Prisoners’ access to adequate nutrition remained a problem. The HNP has contractual and fiscal responsibility for the delivery of food to prisons. According to a UN report, changes in the contracted food suppliers and delays in fund disbursement reduced the number of meals fed to prisoners. Some prisons had kitchen facilities and employed persons to prepare and distribute food. Prison authorities generally provided prisoners with one or two meals a day, consisting of broth with flour dumplings and potatoes, rice and beans, or porridge. None of the regular meals served to prisoners provided sufficient calories, according to medical standards. Authorities allowed prisoners regular deliveries of food from relatives and friends. Human rights groups reported that families sometimes paid prison staff to deliver supplemental meals and clothing to prisoners.
The HNP also managed other service contracts at prisons, such as sewage treatment. Most prisons had insufficient sewage facilities for their populations. Since only one HNP central office handled all contracts for law enforcement and prisons, attention to sewage problems often was lacking.
Administration: The government did not keep adequate prison records. The effectiveness of a 2009 database created by the UN Development Program (UNDP) and the government was limited because the UNDP system was not completely compatible with the internal recordkeeping system. Prisons utilized only handwritten paper files to document and manage inmates. There was no alternative sentencing for nonviolent offenders.
There was no prison ombudsman to handle complaints; however, the country’s independent human rights monitoring body, the Office of the Citizen Protector (OPC), maintained a presence at several prison facilities and advocated for the rights and better conditions of prisoners, especially juveniles in preventive detention, and investigated credible allegations of inhuman conditions. The OPC regularly visited prisons and detention facilities in the country’s 18 jurisdictions and worked closely with NGOs and civil society groups.
Independent Monitoring: The DAP permitted the International Committee of the Red Cross, MINUSTAH, local human rights NGOs, and other organizations to freely monitor prison conditions.
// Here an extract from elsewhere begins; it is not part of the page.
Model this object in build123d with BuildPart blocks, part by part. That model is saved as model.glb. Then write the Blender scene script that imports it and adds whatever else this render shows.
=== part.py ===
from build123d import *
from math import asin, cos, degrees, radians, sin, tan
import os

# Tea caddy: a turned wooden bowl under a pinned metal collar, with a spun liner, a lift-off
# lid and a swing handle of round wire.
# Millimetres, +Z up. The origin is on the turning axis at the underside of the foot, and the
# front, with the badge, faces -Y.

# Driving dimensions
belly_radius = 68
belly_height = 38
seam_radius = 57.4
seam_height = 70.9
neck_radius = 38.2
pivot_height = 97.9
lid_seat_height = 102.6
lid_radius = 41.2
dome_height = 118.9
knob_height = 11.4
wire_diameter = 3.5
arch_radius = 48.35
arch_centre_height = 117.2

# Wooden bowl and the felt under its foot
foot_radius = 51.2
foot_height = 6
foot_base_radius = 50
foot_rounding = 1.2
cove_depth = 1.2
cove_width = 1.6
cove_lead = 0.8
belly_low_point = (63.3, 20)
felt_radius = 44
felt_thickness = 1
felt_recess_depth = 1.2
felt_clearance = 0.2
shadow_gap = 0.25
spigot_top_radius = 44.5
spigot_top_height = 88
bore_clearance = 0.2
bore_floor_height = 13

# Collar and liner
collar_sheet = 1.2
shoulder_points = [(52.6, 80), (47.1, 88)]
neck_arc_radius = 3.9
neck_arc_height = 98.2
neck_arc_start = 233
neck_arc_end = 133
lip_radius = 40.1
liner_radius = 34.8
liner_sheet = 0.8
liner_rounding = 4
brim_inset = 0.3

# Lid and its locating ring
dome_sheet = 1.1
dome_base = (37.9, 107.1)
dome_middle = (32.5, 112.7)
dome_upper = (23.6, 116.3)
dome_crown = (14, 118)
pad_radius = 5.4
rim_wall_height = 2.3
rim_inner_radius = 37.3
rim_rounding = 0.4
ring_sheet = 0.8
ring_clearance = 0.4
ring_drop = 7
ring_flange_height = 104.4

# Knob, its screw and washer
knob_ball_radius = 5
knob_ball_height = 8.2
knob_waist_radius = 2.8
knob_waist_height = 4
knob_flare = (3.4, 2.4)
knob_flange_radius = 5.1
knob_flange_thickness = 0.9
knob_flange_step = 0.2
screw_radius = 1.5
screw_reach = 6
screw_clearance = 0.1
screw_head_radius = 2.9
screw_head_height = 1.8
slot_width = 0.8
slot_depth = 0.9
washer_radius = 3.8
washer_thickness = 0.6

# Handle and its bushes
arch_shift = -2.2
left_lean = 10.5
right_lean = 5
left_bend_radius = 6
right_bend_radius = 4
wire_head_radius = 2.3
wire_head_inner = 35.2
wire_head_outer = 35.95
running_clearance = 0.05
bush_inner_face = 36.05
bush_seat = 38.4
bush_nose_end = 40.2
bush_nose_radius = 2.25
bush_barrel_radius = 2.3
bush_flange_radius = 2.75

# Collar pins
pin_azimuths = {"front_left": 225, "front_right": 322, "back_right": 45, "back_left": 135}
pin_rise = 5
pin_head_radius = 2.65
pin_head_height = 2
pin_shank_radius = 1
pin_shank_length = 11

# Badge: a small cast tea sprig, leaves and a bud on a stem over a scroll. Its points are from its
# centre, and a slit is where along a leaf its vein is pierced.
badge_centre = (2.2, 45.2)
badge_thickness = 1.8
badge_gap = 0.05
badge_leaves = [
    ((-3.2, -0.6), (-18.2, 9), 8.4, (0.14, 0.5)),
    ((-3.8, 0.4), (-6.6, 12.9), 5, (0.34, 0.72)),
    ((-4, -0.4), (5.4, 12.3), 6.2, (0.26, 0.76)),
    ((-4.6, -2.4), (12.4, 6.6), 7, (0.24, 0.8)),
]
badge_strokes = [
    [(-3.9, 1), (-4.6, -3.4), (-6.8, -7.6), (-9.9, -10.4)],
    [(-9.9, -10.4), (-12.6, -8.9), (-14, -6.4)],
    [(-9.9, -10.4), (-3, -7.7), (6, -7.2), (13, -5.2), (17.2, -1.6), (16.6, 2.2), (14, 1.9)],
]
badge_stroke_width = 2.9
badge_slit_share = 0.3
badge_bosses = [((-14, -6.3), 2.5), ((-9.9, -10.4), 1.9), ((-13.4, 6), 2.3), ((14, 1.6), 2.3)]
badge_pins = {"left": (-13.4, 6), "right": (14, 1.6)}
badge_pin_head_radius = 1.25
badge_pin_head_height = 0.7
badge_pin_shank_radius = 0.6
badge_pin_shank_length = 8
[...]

These institutions and organizations investigated allegations of abuse and mistreatment of prisoners, resulting several times in the improvement of their situations.
Improvements: The Ministry of Justice and Public Security, with assistance from international partners, opened two new prisons that conformed to international norms. In January a new women’s prison opened in Cabaret with a design capacity of 300 inmates. It is equipped with classrooms, detention cells with toilets, a health clinic, and a solar power system.
The new prison in Ft. Liberte was inaugurated in August. It had the capacity to hold 600 detainees and had its own clean drinking water supply system and a solar power system.